### Problem to solve:
Everything in the listing below from the line containing "with PolarLocations(notch_end +" through the line containing "obj.matrix_world = world" should be repeated exactly; leave out every other line.

### Data block:
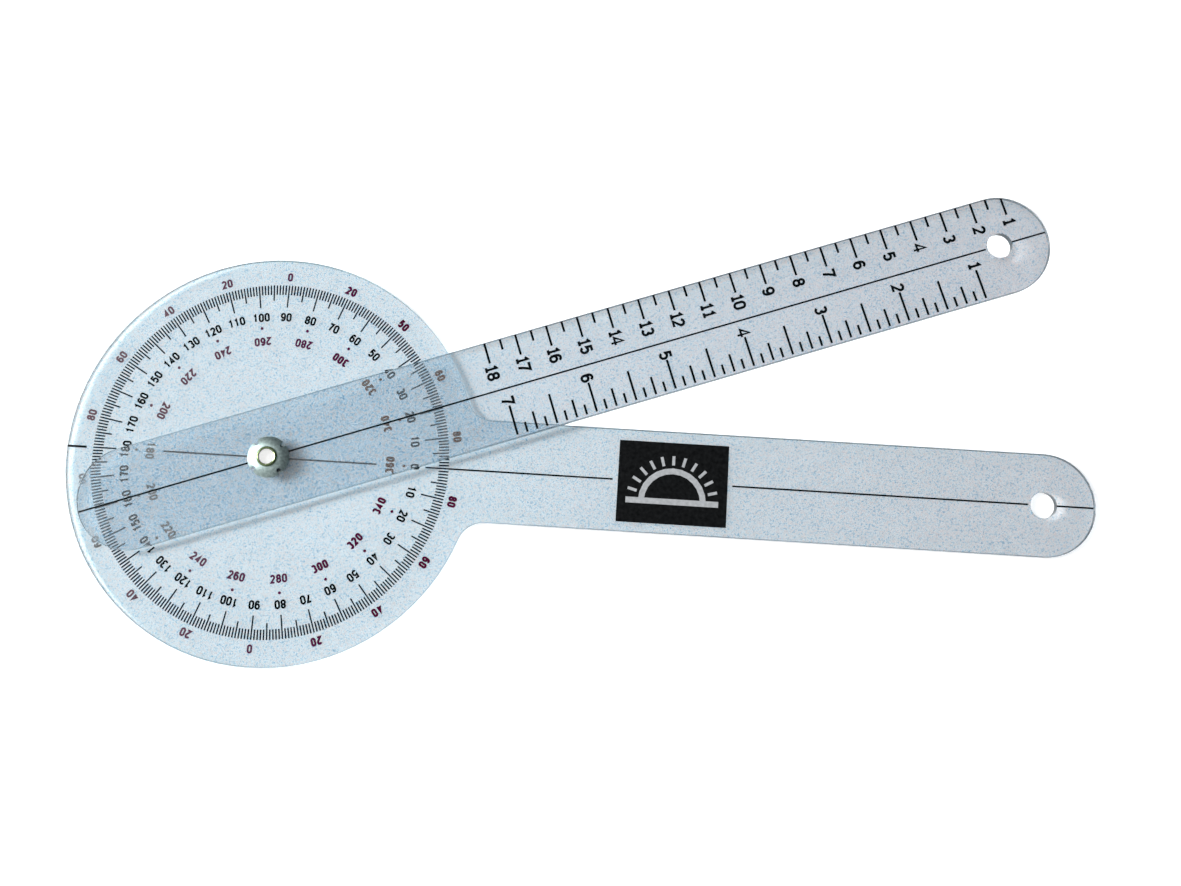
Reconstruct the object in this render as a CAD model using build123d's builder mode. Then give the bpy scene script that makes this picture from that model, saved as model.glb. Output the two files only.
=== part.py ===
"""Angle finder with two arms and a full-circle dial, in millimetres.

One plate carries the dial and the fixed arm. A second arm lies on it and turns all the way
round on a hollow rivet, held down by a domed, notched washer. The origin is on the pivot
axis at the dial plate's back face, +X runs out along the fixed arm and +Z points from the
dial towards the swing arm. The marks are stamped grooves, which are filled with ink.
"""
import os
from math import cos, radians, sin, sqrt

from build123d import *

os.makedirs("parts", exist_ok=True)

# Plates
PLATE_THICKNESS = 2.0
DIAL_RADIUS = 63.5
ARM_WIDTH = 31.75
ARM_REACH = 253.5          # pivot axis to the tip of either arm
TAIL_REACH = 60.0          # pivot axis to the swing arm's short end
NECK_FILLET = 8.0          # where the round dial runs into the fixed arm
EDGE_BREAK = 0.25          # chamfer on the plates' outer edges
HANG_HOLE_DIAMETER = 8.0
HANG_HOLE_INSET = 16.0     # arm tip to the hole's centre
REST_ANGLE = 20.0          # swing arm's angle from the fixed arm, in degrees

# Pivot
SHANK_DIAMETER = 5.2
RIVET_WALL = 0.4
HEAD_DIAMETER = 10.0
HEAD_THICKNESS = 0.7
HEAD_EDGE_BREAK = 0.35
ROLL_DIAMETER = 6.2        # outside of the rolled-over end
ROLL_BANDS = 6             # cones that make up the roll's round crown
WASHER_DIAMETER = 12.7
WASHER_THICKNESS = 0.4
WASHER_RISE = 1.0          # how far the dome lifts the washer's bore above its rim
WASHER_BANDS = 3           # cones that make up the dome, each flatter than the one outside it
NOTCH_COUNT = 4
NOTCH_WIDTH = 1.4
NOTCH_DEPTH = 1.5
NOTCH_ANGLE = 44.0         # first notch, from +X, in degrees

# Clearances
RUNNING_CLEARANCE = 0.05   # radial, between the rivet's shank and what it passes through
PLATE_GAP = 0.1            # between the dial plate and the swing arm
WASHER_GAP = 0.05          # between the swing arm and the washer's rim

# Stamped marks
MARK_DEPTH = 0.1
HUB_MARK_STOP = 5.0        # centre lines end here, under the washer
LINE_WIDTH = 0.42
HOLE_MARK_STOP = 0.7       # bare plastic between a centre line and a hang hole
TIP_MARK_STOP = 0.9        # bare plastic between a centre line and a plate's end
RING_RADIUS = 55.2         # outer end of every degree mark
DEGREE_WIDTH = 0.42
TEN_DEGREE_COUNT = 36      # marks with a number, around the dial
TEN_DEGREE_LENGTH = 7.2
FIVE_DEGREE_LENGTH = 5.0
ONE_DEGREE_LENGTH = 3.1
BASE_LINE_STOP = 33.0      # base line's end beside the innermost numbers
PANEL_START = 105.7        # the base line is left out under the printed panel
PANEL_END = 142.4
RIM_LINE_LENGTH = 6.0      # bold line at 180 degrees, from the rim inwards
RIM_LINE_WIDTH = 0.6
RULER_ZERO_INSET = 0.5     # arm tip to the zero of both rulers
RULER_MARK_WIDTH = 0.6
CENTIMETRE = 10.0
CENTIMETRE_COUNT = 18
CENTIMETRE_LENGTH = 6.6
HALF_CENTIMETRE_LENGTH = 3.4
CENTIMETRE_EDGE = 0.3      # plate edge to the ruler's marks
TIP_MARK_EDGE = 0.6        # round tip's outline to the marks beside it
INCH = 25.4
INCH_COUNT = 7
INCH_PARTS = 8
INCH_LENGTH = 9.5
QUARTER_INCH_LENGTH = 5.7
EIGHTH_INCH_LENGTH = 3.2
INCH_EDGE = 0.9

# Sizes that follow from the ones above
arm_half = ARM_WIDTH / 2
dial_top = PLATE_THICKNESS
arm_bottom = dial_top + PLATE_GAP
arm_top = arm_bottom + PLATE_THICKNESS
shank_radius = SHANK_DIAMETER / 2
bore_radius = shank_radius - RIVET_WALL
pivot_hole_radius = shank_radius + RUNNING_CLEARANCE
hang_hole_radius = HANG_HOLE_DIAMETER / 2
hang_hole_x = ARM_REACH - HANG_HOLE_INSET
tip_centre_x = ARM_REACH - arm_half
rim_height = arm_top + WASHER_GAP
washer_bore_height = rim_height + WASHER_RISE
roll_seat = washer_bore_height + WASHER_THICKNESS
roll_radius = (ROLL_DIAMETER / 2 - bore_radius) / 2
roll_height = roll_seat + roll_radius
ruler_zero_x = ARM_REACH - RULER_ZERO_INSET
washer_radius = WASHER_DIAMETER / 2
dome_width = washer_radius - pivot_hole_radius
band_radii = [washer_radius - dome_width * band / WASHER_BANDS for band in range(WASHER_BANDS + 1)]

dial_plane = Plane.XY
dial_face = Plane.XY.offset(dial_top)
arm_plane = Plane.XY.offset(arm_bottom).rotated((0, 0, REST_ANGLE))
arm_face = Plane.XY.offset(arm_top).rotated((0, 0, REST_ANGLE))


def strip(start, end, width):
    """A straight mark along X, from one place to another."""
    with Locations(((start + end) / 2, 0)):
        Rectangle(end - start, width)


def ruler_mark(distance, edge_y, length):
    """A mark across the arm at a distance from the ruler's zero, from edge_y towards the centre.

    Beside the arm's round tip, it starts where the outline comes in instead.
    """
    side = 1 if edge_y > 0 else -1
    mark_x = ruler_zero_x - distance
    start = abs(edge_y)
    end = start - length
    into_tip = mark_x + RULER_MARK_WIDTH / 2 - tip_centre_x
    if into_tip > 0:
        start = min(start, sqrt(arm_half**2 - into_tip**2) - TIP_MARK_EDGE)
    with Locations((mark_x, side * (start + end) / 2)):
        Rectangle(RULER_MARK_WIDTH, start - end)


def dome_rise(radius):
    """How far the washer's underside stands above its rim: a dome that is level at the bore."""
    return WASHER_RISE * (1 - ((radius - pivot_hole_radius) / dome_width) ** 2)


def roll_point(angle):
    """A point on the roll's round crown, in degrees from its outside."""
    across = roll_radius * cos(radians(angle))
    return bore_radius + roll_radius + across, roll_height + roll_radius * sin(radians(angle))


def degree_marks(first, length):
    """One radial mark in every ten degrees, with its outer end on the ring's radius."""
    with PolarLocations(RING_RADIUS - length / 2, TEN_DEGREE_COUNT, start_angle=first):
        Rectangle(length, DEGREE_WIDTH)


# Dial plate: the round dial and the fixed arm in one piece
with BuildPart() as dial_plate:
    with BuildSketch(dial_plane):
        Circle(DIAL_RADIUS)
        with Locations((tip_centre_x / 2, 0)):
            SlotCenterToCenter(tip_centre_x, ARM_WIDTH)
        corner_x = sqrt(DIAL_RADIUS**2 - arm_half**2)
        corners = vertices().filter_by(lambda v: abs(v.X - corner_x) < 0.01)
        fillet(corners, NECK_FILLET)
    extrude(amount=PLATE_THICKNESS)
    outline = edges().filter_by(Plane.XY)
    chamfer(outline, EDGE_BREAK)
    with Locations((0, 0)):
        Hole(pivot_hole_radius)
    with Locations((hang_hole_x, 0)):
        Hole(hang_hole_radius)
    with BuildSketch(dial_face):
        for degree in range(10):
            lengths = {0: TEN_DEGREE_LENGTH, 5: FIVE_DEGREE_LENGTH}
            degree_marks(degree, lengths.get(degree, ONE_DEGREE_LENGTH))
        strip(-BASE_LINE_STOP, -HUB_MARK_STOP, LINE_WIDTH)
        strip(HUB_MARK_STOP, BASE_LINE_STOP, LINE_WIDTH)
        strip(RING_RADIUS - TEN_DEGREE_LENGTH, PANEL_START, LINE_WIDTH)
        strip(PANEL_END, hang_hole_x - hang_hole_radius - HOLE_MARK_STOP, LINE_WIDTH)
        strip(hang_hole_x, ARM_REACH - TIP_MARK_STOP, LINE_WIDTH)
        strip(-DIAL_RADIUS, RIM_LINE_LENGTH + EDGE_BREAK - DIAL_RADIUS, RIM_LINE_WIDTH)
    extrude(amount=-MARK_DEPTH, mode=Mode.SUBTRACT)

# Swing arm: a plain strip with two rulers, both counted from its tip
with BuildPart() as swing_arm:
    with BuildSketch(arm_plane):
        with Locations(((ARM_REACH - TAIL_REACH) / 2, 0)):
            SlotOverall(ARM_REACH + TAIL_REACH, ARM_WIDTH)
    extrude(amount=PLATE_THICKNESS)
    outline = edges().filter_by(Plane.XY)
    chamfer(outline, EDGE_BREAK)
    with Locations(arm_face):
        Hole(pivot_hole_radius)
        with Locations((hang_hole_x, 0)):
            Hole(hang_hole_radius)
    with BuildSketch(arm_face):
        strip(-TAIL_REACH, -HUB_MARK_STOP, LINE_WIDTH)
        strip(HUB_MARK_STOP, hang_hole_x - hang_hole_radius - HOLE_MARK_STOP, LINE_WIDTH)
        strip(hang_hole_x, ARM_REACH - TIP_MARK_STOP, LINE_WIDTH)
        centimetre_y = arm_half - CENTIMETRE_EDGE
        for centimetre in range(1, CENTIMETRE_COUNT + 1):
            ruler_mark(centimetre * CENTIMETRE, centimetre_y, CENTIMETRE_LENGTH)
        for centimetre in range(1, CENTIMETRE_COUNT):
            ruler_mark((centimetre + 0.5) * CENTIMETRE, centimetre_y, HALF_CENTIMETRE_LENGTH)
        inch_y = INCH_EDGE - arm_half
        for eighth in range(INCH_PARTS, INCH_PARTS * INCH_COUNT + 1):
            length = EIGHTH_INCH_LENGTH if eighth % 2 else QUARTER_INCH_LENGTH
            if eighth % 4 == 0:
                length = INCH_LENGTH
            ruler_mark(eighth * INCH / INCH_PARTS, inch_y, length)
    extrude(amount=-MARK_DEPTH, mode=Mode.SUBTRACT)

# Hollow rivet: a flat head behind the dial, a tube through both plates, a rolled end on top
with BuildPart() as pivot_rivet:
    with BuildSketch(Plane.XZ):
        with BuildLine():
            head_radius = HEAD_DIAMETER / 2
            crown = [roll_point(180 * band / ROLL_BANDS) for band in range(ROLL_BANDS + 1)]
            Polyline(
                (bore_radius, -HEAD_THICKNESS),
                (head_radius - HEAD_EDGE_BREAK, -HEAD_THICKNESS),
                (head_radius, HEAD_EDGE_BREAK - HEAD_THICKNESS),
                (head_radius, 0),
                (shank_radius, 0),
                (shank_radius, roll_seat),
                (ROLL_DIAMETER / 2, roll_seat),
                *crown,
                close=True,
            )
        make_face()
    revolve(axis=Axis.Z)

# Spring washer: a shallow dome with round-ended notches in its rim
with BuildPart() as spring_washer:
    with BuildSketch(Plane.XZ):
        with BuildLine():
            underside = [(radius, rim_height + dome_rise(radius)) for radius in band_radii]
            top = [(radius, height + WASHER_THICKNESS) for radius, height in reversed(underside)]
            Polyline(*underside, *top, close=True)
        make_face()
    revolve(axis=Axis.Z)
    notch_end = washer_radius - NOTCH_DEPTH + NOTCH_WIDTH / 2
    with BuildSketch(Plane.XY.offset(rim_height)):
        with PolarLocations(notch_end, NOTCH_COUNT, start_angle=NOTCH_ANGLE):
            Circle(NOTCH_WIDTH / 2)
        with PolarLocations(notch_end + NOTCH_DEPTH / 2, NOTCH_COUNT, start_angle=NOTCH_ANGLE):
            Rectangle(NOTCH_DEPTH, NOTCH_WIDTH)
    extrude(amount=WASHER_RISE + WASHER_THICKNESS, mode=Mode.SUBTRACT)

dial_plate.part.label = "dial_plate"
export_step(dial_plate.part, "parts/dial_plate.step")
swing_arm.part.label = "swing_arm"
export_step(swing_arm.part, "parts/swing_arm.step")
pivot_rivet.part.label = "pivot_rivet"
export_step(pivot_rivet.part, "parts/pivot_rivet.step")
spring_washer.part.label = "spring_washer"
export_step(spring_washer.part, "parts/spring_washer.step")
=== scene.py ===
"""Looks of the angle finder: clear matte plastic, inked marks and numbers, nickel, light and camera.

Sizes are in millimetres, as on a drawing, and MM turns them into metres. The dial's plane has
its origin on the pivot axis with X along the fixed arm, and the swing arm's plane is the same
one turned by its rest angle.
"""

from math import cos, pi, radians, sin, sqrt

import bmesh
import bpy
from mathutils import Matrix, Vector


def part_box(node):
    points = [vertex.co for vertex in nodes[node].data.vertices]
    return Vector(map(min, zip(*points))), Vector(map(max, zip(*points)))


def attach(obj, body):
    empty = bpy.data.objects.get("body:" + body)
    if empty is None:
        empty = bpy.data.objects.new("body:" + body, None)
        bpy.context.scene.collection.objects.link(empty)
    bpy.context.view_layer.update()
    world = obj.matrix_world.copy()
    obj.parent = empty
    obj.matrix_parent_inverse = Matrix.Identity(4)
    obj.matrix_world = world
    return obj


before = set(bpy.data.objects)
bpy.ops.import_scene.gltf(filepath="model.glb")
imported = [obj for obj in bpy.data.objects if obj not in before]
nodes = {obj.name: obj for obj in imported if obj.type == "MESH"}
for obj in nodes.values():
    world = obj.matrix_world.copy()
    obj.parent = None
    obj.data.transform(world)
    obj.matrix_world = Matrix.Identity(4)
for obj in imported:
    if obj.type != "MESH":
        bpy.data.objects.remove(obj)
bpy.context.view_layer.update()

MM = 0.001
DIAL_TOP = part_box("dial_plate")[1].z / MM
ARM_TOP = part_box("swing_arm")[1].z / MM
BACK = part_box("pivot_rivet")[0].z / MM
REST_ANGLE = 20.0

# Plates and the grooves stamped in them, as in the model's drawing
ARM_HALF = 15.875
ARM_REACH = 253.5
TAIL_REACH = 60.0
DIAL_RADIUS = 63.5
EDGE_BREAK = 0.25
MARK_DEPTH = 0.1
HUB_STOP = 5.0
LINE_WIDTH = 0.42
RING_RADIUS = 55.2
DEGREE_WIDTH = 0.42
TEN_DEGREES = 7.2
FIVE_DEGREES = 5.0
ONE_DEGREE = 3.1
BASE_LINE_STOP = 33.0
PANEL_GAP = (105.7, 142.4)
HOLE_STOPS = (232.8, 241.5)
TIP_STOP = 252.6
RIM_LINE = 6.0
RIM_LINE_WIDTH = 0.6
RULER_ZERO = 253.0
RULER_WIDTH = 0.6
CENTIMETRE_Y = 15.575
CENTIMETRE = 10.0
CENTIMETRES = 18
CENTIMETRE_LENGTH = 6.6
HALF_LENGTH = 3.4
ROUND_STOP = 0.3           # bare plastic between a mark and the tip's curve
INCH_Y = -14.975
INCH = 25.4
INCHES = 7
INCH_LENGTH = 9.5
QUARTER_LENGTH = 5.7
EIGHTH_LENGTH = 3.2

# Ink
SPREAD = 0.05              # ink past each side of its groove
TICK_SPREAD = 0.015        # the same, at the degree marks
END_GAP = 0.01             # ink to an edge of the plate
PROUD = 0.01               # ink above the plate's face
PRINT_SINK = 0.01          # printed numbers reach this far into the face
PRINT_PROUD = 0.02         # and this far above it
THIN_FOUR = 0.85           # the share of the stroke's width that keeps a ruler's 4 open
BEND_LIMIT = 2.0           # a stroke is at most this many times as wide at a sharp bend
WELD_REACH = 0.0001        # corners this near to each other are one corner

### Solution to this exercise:
        with PolarLocations(notch_end + NOTCH_DEPTH / 2, NOTCH_COUNT, start_angle=NOTCH_ANGLE):
            Rectangle(NOTCH_DEPTH, NOTCH_WIDTH)
    extrude(amount=WASHER_RISE + WASHER_THICKNESS, mode=Mode.SUBTRACT)

dial_plate.part.label = "dial_plate"
export_step(dial_plate.part, "parts/dial_plate.step")
swing_arm.part.label = "swing_arm"
export_step(swing_arm.part, "parts/swing_arm.step")
pivot_rivet.part.label = "pivot_rivet"
export_step(pivot_rivet.part, "parts/pivot_rivet.step")
spring_washer.part.label = "spring_washer"
export_step(spring_washer.part, "parts/spring_washer.step")
=== scene.py ===
"""Looks of the angle finder: clear matte plastic, inked marks and numbers, nickel, light and camera.

Sizes are in millimetres, as on a drawing, and MM turns them into metres. The dial's plane has
its origin on the pivot axis with X along the fixed arm, and the swing arm's plane is the same
one turned by its rest angle.
"""

from math import cos, pi, radians, sin, sqrt

import bmesh
import bpy
from mathutils import Matrix, Vector


def part_box(node):
    points = [vertex.co for vertex in nodes[node].data.vertices]
    return Vector(map(min, zip(*points))), Vector(map(max, zip(*points)))


def attach(obj, body):
    empty = bpy.data.objects.get("body:" + body)
    if empty is None:
        empty = bpy.data.objects.new("body:" + body, None)
        bpy.context.scene.collection.objects.link(empty)
    bpy.context.view_layer.update()
    world = obj.matrix_world.copy()
    obj.parent = empty
    obj.matrix_parent_inverse = Matrix.Identity(4)
    obj.matrix_world = world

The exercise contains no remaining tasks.